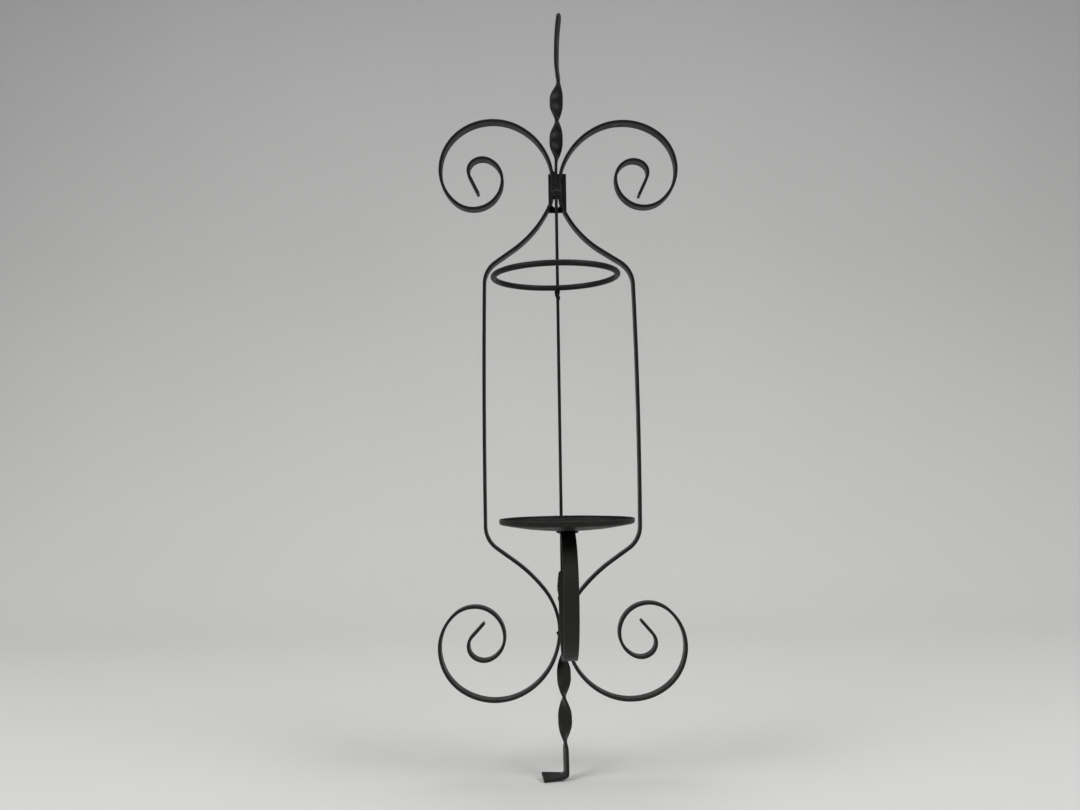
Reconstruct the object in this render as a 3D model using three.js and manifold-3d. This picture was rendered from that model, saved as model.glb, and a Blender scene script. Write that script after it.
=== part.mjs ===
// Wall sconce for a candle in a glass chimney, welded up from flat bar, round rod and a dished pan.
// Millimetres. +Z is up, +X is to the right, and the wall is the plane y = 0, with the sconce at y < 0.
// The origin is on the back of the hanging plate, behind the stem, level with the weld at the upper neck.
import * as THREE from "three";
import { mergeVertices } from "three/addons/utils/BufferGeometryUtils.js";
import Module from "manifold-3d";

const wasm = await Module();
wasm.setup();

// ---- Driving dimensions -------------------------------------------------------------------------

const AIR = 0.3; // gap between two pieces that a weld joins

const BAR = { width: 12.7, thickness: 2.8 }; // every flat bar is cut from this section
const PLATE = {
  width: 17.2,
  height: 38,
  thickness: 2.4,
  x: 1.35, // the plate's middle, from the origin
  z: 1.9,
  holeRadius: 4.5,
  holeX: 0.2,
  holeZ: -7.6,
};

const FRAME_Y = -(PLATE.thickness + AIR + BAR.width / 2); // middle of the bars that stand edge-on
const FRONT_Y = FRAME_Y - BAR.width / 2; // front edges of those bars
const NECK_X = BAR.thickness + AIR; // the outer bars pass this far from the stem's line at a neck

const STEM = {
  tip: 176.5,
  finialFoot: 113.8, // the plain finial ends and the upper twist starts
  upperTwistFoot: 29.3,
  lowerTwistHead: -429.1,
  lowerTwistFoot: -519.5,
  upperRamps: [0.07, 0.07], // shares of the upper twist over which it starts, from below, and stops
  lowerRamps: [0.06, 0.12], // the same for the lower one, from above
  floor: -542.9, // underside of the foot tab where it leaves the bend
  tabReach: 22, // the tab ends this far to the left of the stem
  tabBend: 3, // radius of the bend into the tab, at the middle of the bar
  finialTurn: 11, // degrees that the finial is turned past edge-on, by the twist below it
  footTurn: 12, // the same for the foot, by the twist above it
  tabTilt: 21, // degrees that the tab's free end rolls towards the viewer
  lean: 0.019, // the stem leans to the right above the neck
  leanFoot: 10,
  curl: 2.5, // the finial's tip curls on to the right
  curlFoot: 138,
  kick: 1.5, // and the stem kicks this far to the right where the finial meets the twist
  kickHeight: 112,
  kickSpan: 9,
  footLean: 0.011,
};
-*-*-
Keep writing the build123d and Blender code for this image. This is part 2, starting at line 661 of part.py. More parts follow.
-*-*-
→ Aim
Determine how many lines of the records above contain the word "part", and report only that number.

→ Task answer
2